Life after cwrs 3 :-)

Hi every one,

I wrestled my way through my first SSIW lesson almost a year ago now and had no idea that a year later I would be on lesson 10 of cwrs 3. Amazing! I am celebrating my own learning process, the fun I have and also the SSIW method which really works for me :slight_smile: thank you!

Inspired as I am, I am already thinking about life after Cwrs 3 and the new course, and I would love to throw an idea out to Aran, Iestyn and all of us eager learners who are hungry for more, to check out if it might work.

Here it is :blush:

Would it work if we, the learners, come up with specific vocab units in English that we would love to have to add to our range of Welsh vocabulary in specific situations or cultures.
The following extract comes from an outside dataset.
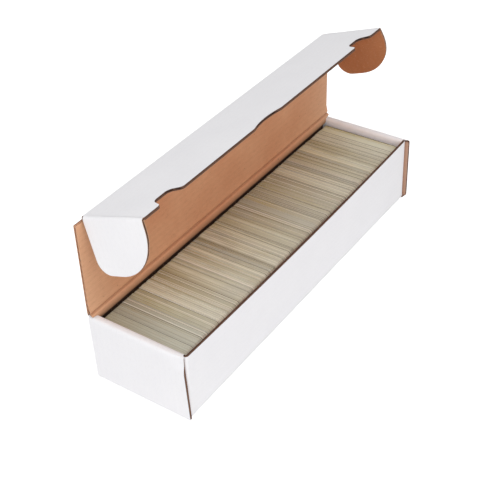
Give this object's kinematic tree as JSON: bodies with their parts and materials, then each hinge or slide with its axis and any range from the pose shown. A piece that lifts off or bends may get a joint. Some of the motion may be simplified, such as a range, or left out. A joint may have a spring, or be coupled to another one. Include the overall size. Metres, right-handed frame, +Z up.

Financially I was wondering if the person who suggests the vocab unit might pay an initial development fee e.g. 100 pound. After that the unit is placed on the site and can be bought by anyone for say 20 pound a unit.
These ‘advanced’ vocab units remain on the site for the rest of eternity at 20 quid per shot. The amounts of money I suggest are only that, suggestions, and I am open to all sorts of other possibilities.

I am passionate myself about nonviolence and nonviolent communication and would love to have vvocab units in Welsh for universal human needs, a broader range of feelings and some specific turns of phrase that I can choose for in English in Dutch and can’t yet get my head around in Welsh.

I train people in corporate contexts and would really enjoy having a business vocab unit as well. Are there any suggestions for other vocab units from learners on the forum? E.g. Music, education, health care etc?

Aran and Iestyn, would you be willing to share your intial response to my suggestion by posting a reply here? I am so curious :smile:

Warm wishes for christmas,

Elkie

2 Likes

I would definitely be up for the idea of commissioning lessons!

Stu

I think that’s a really interesting idea, Elkie - and it would fit well with the algorithm we’re building, once we’ve got it running smoothly.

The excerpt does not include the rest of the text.